If you're with me, we can begin my journey.

I am walking around this giant building and there is one central door on each side of the building. I am walking around and enjoying the most fantastic view I have ever seen every time I turn a corner. I can see the sun, the stars, the moon, the worlds, the most beautiful natural wonders our minds can attempt to visualise and comprehend but never put into apt enough words, but I'll never see them together from this vantage point, but it's breathtaking enough that I don't know if I could handle it all, and that is enough for me to keep walking around and embrace whatever I find next. They're all around me, all around the block itself, too much to take in on this level, but every time I turn the view gets better and better, more tantalising, more distracting, more immense, making me feel less and less with each step. I sometimes sit and look and study and ponder about what it is I'm looking at, and at that point I realise how unable I am to grasp what I have in front of me. I am truly going nowhere.

Once I get up and moving again I embrace the facet I spent so much time with, I recall with precision the exactitude of what I have tried to comprehend, but with this immensity in my mind, it pushes out the past teachings I had, I lose what I knew. I am flawed, leaning too far in one way or the other, but never perfectly balanced, never content with what I have around me to take that look inwards and see these doors. If I were to open a door and take a look inside, I would see a hollow room, absent of sound but not silent, and a glistening bronze stairwell, spiraling upwards into what looks like forever, but this would not be a lie, unlike the world outside. This would lead me to the top of the structure. I would find my vantage point, I would see it all. I would do all I could to handle it all, and that is all I could ask for of myself.



I don't want to see it all, this is what this means right now. I am content with the wonders in front of me and the distractions around me, content with the flaws I have if I can pretend I don't have them, but I am deserving of a lot more and have no reason to settle in any shape or form. I have to understand who I am better and get past these immaterial yet existential things. If we as beings are perfect, we have to accept that our flaws are perfect. I am not there yet, I am not able to accept that my flaws make me a better person, and so try to hide the flaws away inside me. And that's corrosive shit to have sitting in myself. It's burning me apart and I can feel it, it's venom in me. But as a poison, it weakens me, it makes me accept that this is what I am, skin and bones and fat and muscle, all the parts you can fragment and see, and I can look at myself and feel hurt and isolated and scared. But if I am able to see myself breaking apart, how do I look at myself? What vessel am I using for this discovery?

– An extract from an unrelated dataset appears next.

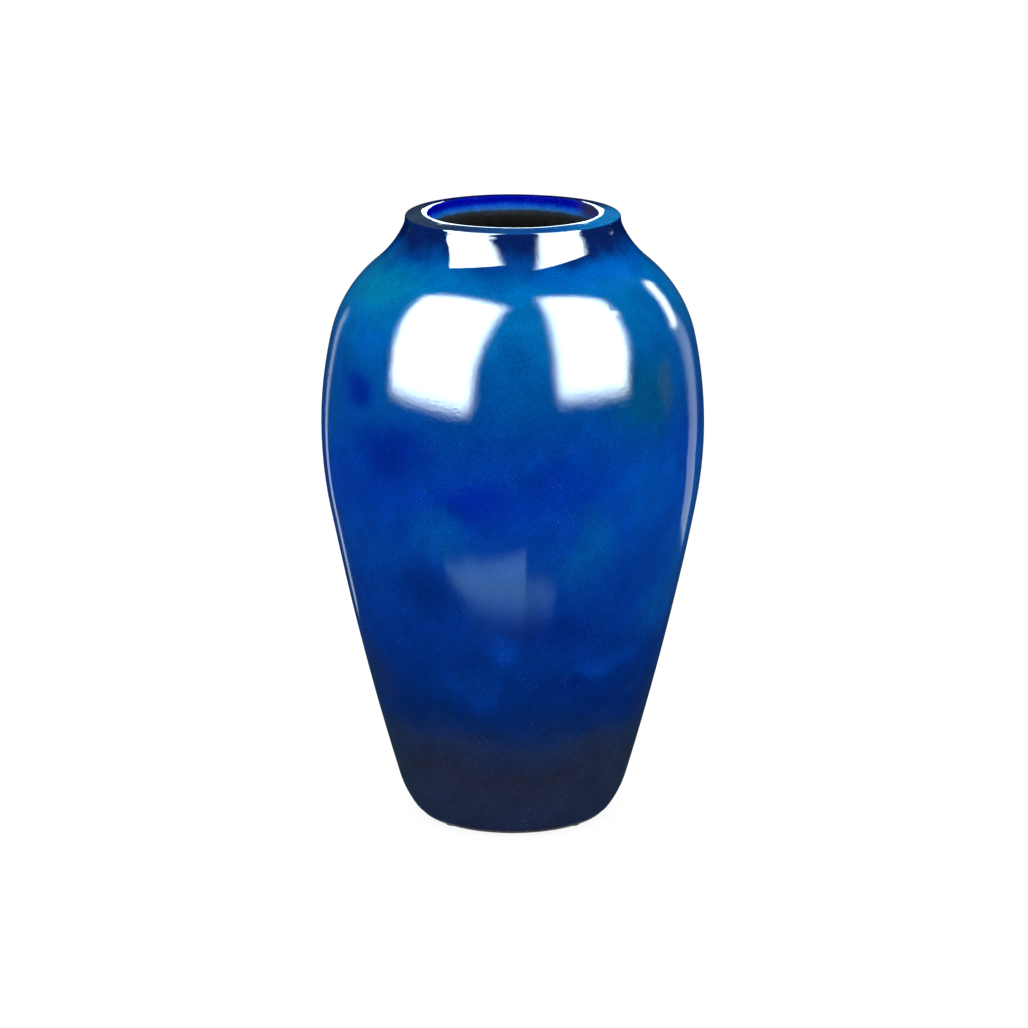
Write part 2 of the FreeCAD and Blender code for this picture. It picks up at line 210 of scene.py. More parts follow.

It is my soul. It is my essence able to take a metaphysical step back from who I am, to accept the fragments as they are and come back in to hold them together as they are meant to be. When I am not detached I don't notice it there, holding everything together. You don't initially accept the canvas, perfectly stretched to its limits, when you stare at the beautiful painting, with moments of genius and glaring imperfections, but everything is honestly portrayed and presented as well as it could have been, with nothing to hide. It is there in black and white and colour, impossible to change, impossible to ignore. All one can do is look and accept this is what one person has viewed as perfection, this is as beautiful an object as is possible to be created with their hands. But the canvas is the most important part of the picture, holding everything together to be as perfect as the maker intended it to be.

This essence is perfect, it is not tainted by the poison that affects the joints and mechanisms inside me. It is too complex to be affected by such a man-made plague, and it is able to spread itself, perfectly stretch itself to its limits, which are limitless, and consume me if I want it to.